The three influential centers of power on the Turkish political stage, the executive branch, the military, and the business world -- which the U.S. has relied upon in its exclusive relationship with Turkey, are not enthusiastic about a potential U.S. operation to overthrow Saddam Hussein's regime.
Turkish concerns are focused on two major points: security and the economy. Ankara is worried that an attack on Iraq might be followed by the dismemberment of Turkey's southern neighbor, which, in turn, might further aggravate Turkey's Kurdish question.

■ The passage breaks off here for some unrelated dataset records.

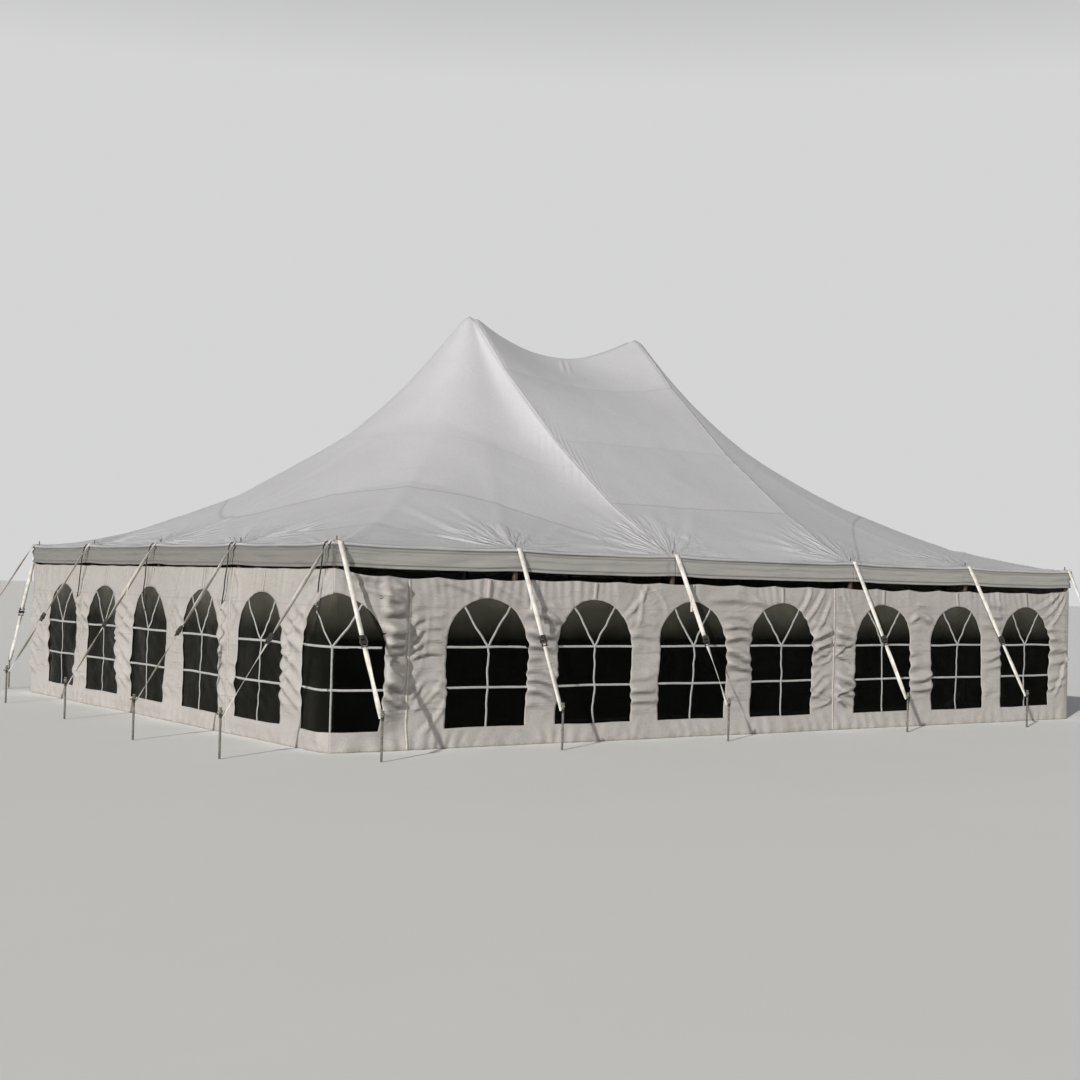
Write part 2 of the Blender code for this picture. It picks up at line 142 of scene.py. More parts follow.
def wander(u, v, seed):
    """Smooth random values from -1 to 1 that change about once for each 1 of u or v."""
    table = np.random.default_rng(seed).uniform(-1.0, 1.0, (64, 64))
    u, v = np.broadcast_arrays(np.asarray(u, float), np.asarray(v, float))
    iu, iv = np.floor(u).astype(int), np.floor(v).astype(int)
    fu, fv = smooth(u - iu), smooth(v - iv)
    low = table[iu % 64, iv % 64] * (1 - fu) + table[(iu + 1) % 64, iv % 64] * fu
    high = table[iu % 64, (iv + 1) % 64] * (1 - fu) + table[(iu + 1) % 64, (iv + 1) % 64] * fu
    return low * (1 - fv) + high * fv


def graded(start, end, marks, fine, coarse, reach):
    """Places from start to end whose spacing is fine at the marks and coarse from reach away."""
    t = np.linspace(start, end, 6001)
    near = np.min(np.abs(t[:, None] - np.array(marks)), axis=1)
    density = 1.0 / (fine + (coarse - fine) * smooth(near / reach))
    count = np.concatenate([[0.0], np.cumsum((density[1:] + density[:-1]) / 2 * np.diff(t))])
    return np.interp(np.linspace(0.0, count[-1], math.ceil(count[-1]) + 1), count, t)


def stepped(breaks, step):
    """Places that hold each of breaks, with even steps of at most step between them."""
    breaks = sorted(set(round(b, 6) for b in breaks))
    runs = [np.linspace(a, b, math.ceil((b - a) / step) + 1)[:-1] for a, b in zip(breaks, breaks[1:])]
    return np.concatenate(runs + [[breaks[-1]]])


# Meshes


def linked(name, data):
    """A new object with this mesh, lamp or camera, in the scene."""
    piece = bpy.data.objects.new(name, data)
    bpy.context.scene.collection.objects.link(piece)
    return piece


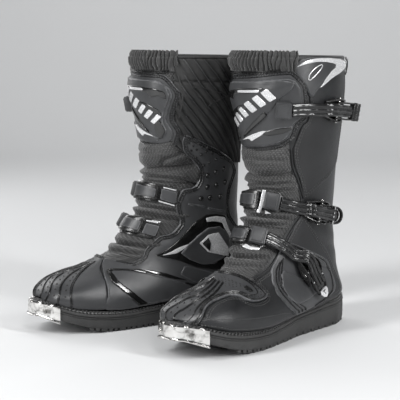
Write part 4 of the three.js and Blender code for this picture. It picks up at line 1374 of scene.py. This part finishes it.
bands = Shape()
plate(
    bands, [(4.66, 12.5), (4.66, 17.5), (5.3, 16), (5.74, 13), (5.72, 8.5), (5.3, 11)], 5.0, 2.6, 0, 1.4,
    0.4, rounds=1, cut=0.14
)
plate(bands, [(5.56, 19), (5.66, 27), (5.72, 20)], 4.3, 2.6, 0, 1.3, 0.3, rounds=1, cut=0.1)
plate(
    bands, [(7.2, 9), (7.3, 15), (7.24, 25), (7.36, 24), (7.44, 14), (7.36, 5)], 4.9, 2.6, 0, 1.3, 0.35,
    rounds=1, cut=0.12
)
for way in (
    [(4.79, -52), (4.77, -37), (4.83, -37), (4.85, -52)],
    [(5.46, -52), (5.43, -34), (5.49, -34), (5.52, -52)],
    [(6.34, -39), (6.42, -26), (6.48, -26), (6.42, -39)],
    [(6.3, -41), (6.36, -32), (6.42, -33), (6.36, -41)],
):
    plate(bands, way, 4.9, 2.6, 0, 1.3, 0.3, rounds=0)
place_pair("carrier_silver", bands, [silver])

# ---- Buckles, in the frames that the CAD source hangs them on ----
BUCKLES = [
    (
        "top", (1.56, 33), [(1.57, 53), (1.58, 66), (1.6, 78)], (1.63, 94), (1.69, 130), 5.6, 0.8, 7.6,
        "barrel"
    ),
    (
        "middle", (5.14, 25), [(5.17, 44), (5.18, 57), (5.17, 68)], (5.16, 83), (5.13, 124), 3.8, 1.0, 5.0,
        "ring"
    ),
    (
        "lower", (6.76, 18), [(6.82, 36), (6.95, 47), (7.12, 55)], (7.55, 67), (8.62, 85), 4.6, 6.8, 8.8,
        "spear"
    ),
]
PIN_HEIGHT = 6.0
BARREL_CENTRE = (35.0, 7.6)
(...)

Turkey is also wary of the immense economic losses that such military action would entail. While Turkey is struggling to overcome its economic crisis, any military undertaking on its immediate periphery would have extremely adverse effects on an already very fragile Turkish economy.
Therefore, Ankara is hoping that the United States will not ask it to support a military operation against Iraq. Although Ankara has made clear that it does not wish to provide this support, it cannot refuse to give it without serious consequences.
As a result, it is entirely possible that, despite Turkey's strong reservations concerning the matter, the Turkish government could still do an about-face and follow Washington's lead on Iraq. Although Turkey's growing dependence on Washington may oblige it to do so, it will not prevent Turkish leaders from continuing to express grave reservations about U.S. intentions to target the regime in Baghdad.